On Tuesday, Reuters reported that Time Warner Cable paid $1.1m to resolve an investigation from the Federal Communications Commission that found the provider did not properly report multiple network outages.
“TWC (Time Warner Cable) failed to file a substantial number of reports with respect to a series of reportable wireline and Voice Over Internet Protocol network outages,” the FCC’s report read. “TWC admits that its failure to timely file the required network outage reports violated the commission’s rules.”
Hey, what a shocker. Lousy service from a monopoly, including the failure to report multiple "network outages" in violation of FCC regulations. In short, you can understand the big telecom companies acting in their own interest, if not yours, to maintain the status quo. At present, they are practically printing money while we get internet service that is worse than thirty other countries
, including, among others, Uruguay.
Yeah, let that sink in. Uraguayans have better internet service than citizens of the "greatest nation on earth." Pretty damn embarrassing, if not a big surprise.

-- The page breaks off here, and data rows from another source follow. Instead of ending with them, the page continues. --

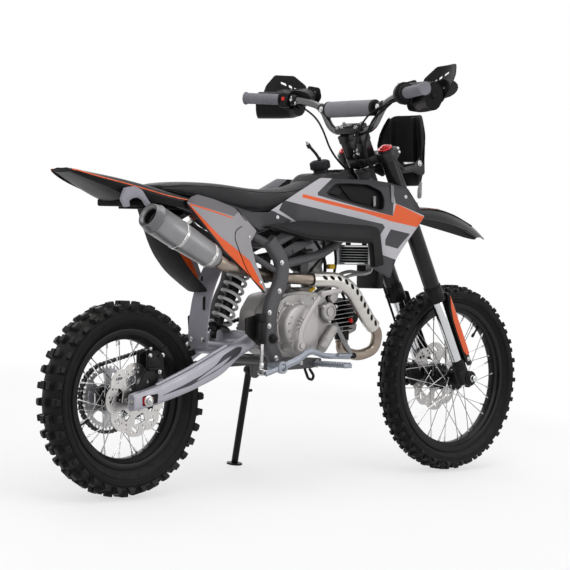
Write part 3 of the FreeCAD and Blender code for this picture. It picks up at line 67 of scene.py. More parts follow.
def placeCamera():
    a, e, roll = (math.radians(camera[k]) for k in ("azimuth", "elevation", "roll"))
    back = Vector((math.sin(a) * math.cos(e), -math.cos(a) * math.cos(e), math.sin(e)))
    spot = Vector(camera["target"]) + back * camera["distance"]
    right = (-back).cross(Vector((0, 0, 1))).normalized()
    over = right.cross(-back)
    turnedRight = right * math.cos(roll) + over * math.sin(roll)
    turnedUp = over * math.cos(roll) - right * math.sin(roll)
    pose = Matrix((turnedRight, turnedUp, back)).transposed().to_4x4()
    pose.translation = spot * 0.001
    data = bpy.data.cameras.new("photoCamera")
    data.sensor_width = sensorWidth
    data.lens = sensorWidth * camera["focal"] / photoPixels
    data.clip_end = farthestSeen
    eye = bpy.data.objects.new("photoCamera", data)
    bpy.context.scene.collection.objects.link(eye)
    eye.matrix_world = stance @ pose
    bpy.context.scene.camera = eye


placeCamera()


# Modelling helpers: each works as a hand would, one object at a time
def only(obj):
    bpy.ops.object.select_all(action="DESELECT")
    obj.select_set(True)
    bpy.context.view_layer.objects.active = obj


def pick(obj, edges=None, points=None):
    # selects the edges or the points for which the test given is true
    only(obj)
    mesh = obj.data
    for part in (mesh.vertices, mesh.edges, mesh.polygons):
        part.foreach_set("select", [False] * len(part))
    bpy.context.tool_settings.mesh_select_mode = (points is not None, edges is not None, False)
    if edges:
        for edge in mesh.edges:
            edge.select = bool(edges(*[mesh.vertices[i].co for i in edge.vertices]))
    if points:
        for point in mesh.vertices:
            point.select = bool(points(point.co))


def inEdit(obj, work, everything=True):
    only(obj)
    bpy.ops.object.mode_set(mode="EDIT")
    if everything:
        bpy.ops.mesh.select_all(action="SELECT")
    work()
    bpy.ops.object.mode_set(mode="OBJECT")


def tidyNormals(obj, merge=0.01):
    def work():
        bpy.ops.mesh.remove_doubles(threshold=merge)
        bpy.ops.mesh.normals_make_consistent(inside=False)
    inEdit(obj, work)


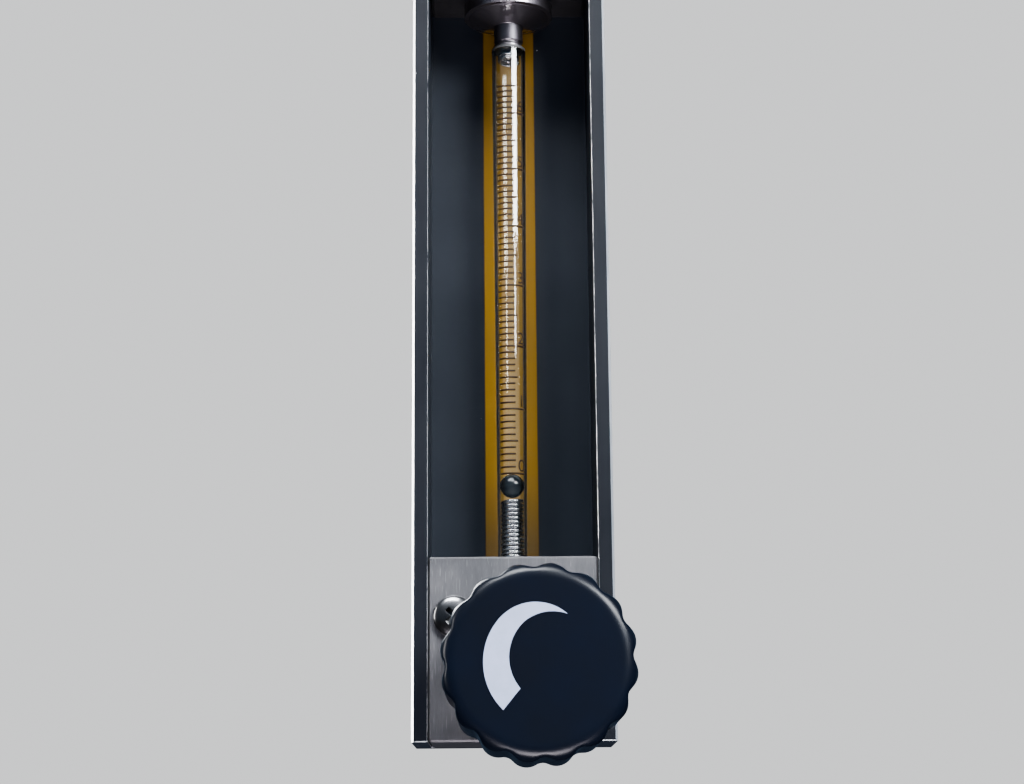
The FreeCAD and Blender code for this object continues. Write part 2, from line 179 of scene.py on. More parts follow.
def plug(tree, socket, value):
    """Links a socket to another one, or sets it to a plain value."""
    if isinstance(value, bpy.types.NodeSocket):
        tree.links.new(value, socket)
    else:
        socket.default_value = value


def feed(tree, node, **inputs):
    """Fills a node's inputs by name."""
    for key, value in inputs.items():
        plug(tree, node.inputs[key.replace("_", " ")], value)


def add_node(tree, kind, settings=None, **inputs):
    node = tree.nodes.new(kind)
    for key, value in (settings or {}).items():
        setattr(node, key, value)
    feed(tree, node, **inputs)
    return node


def maths(tree, operation, first, second=0.0):
    node = add_node(tree, "ShaderNodeMath", {"operation": operation})
    plug(tree, node.inputs[0], first)
    plug(tree, node.inputs[1], second)
    return node.outputs[0]


def times(tree, first, second):
    return maths(tree, "MULTIPLY", first, second)


def band(tree, value, low, high, out_low=0.0, out_high=1.0):
    """Value rescaled from low..high to out_low..out_high and clamped."""
    node = add_node(tree, "ShaderNodeMapRange", Value=value, From_Min=low, From_Max=high, To_Min=out_low,
                    To_Max=out_high)
    return node.outputs["Result"]


def middle(tree, value, out_low=0.0, out_high=1.0):
    """The usual reach of a noise, 0.3 to 0.7, rescaled to out_low..out_high."""
    return band(tree, value, 0.3, 0.7, out_low, out_high)


def noise(tree, vector, scale, detail=3.0, roughness=0.5):
    node = add_node(tree, "ShaderNodeTexNoise", Vector=vector, Scale=scale, Detail=detail,
                    Roughness=roughness)
    return node.outputs["Fac"]


def stretched(tree, vector, stretch):
    """Vector scaled along X, Y and Z, so that a pattern on it is drawn out."""
    node = add_node(tree, "ShaderNodeVectorMath", {"operation": "MULTIPLY"})
    plug(tree, node.inputs[0], vector)
    plug(tree, node.inputs[1], stretch)
    return node.outputs[0]


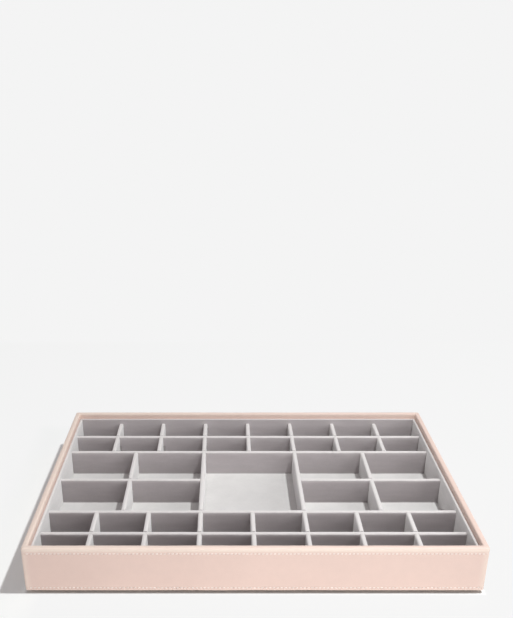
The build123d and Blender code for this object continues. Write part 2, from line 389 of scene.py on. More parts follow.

Ever since we began to glorify Big Business and denigrate government during the Reagan years, we've seen America go from being a leader in many fields to falling further and further behind even many third world countries, all so our multinational, tax dodging corporations can feed off ordinary Americans like so many parasites, slowly draining the lifeblood out of our nation even as they steal whatever is left in our pocketbooks.
So, to Chattanooga I say good luck and godspeed in your battle with these corporate psychopaths. I only wish my city had done what yours did. And thanks for showing all of us that government investment in infrastructure, whether at the local level or with assistance from the federal government, in this case the electrical grid and fiber optic networks, works better to grow our economy than the current, private, monopolistic practices of the telecom industry. Indeed, their actions are hurting our nation's economic future, even as they rake it massive profits for bad service.